_Given instruction_
Please give back word for word the lines below, from the first one through the one with "points[..., 1] += CORNER_PULL[1]".

_Raw records_
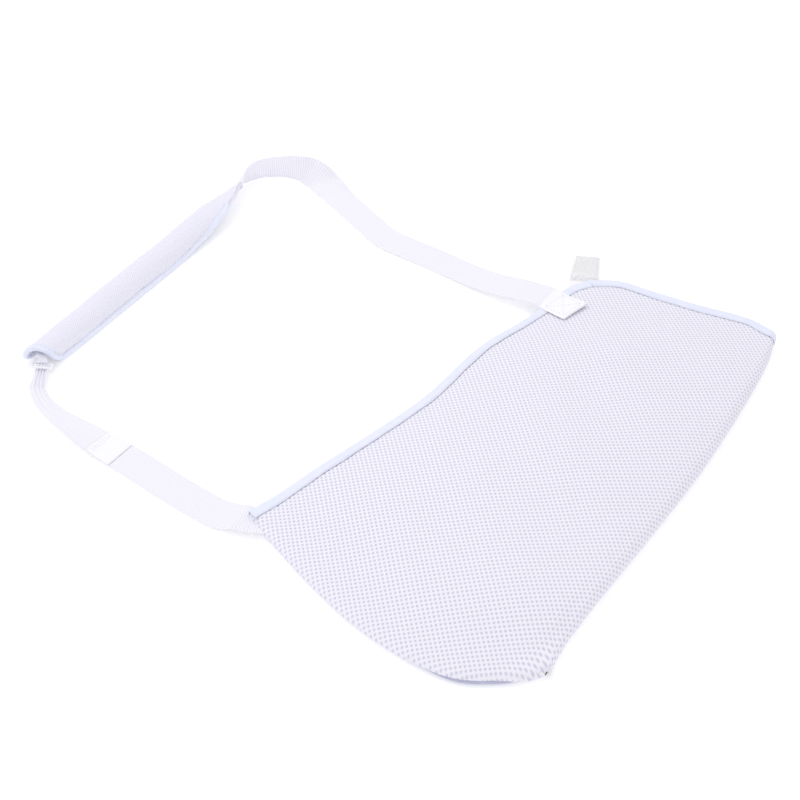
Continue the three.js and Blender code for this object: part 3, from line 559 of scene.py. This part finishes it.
def pulled_corner(points, u, v):
    """The fold's end at the elbow drawn out flat, so that it meets the elbow seam at a sharp corner."""
    near = 1 - smooth(0, 0.06, u)
    fall = 1 - smooth(0, 0.14, v)
    lip = FOLD_LINE[0][1]
    flatten = np.where(v < 0, points[..., 1] - lip, SEAM_RADIUS * fall) * near**2
    points[..., 0] += CORNER_PULL[0] * near * fall
    points[..., 1] += CORNER_PULL[1] * near * fall - flatten


def outer_surface(u, v, lift):
    """Places on the front panel, lift above its middle, rolled down to the seam along the elbow."""
    uu, vv = np.clip(u, 0, 1), np.clip(v, -1, 1)
    points = cloth(uu, vv) + cloth_normal(uu, vv) * np.asarray(lift)[..., None]
    share = seam_share(uu)
    points[..., 2] = SEAM_Z + (points[..., 2] - SEAM_Z) * share
    pulled_corner(points, uu, vv)
    return points


def kept(u, v, low_v, margin):
    """Which lattice places belong to the panel, with those just outside drawn onto its edge."""
    beside = margin * (1 + 3 * (1 - smooth(0, 0.12, v)))
    return (u > -beside) & (u < 1 + margin) & (v > low_v) & (v < 1 + margin)


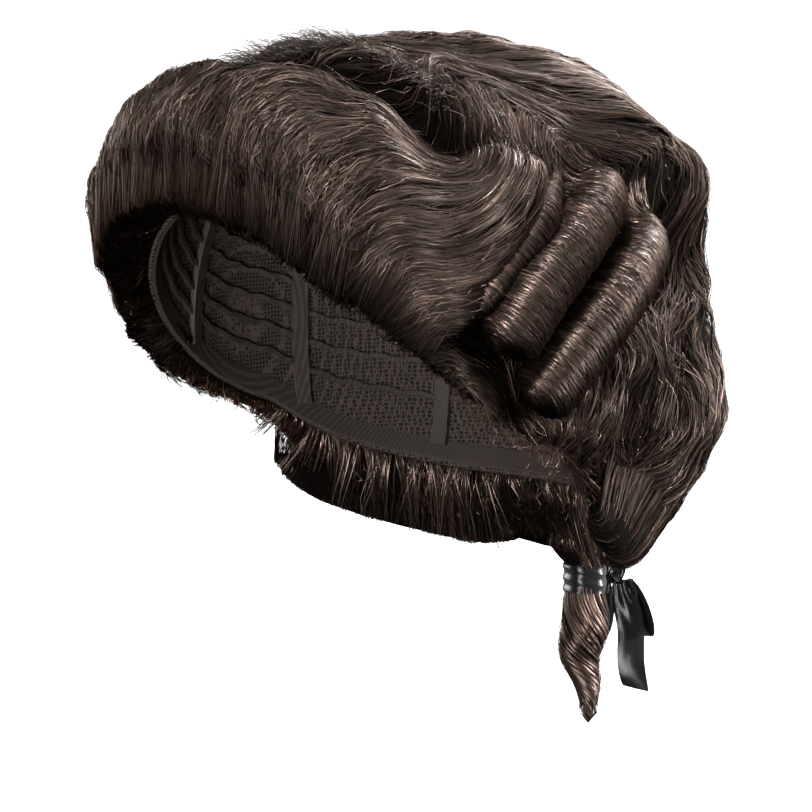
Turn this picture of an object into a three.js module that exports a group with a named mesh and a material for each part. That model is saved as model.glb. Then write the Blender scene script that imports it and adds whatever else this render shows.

_Solved exercise_
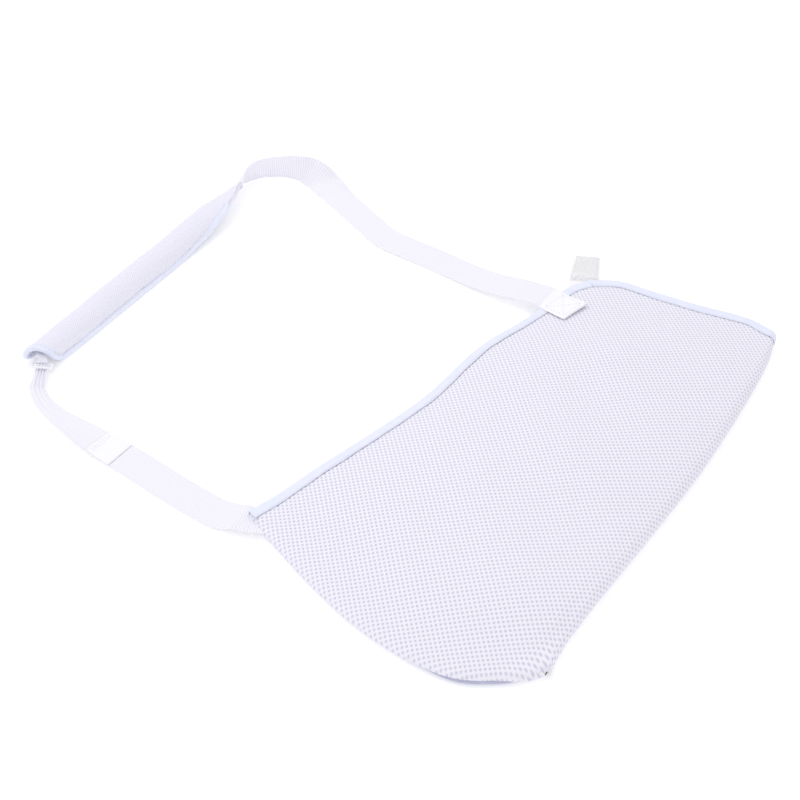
Continue the three.js and Blender code for this object: part 3, from line 559 of scene.py. This part finishes it.
def pulled_corner(points, u, v):
    """The fold's end at the elbow drawn out flat, so that it meets the elbow seam at a sharp corner."""
    near = 1 - smooth(0, 0.06, u)
    fall = 1 - smooth(0, 0.14, v)
    lip = FOLD_LINE[0][1]
    flatten = np.where(v < 0, points[..., 1] - lip, SEAM_RADIUS * fall) * near**2
    points[..., 0] += CORNER_PULL[0] * near * fall
    points[..., 1] += CORNER_PULL[1] * near * fall - flatten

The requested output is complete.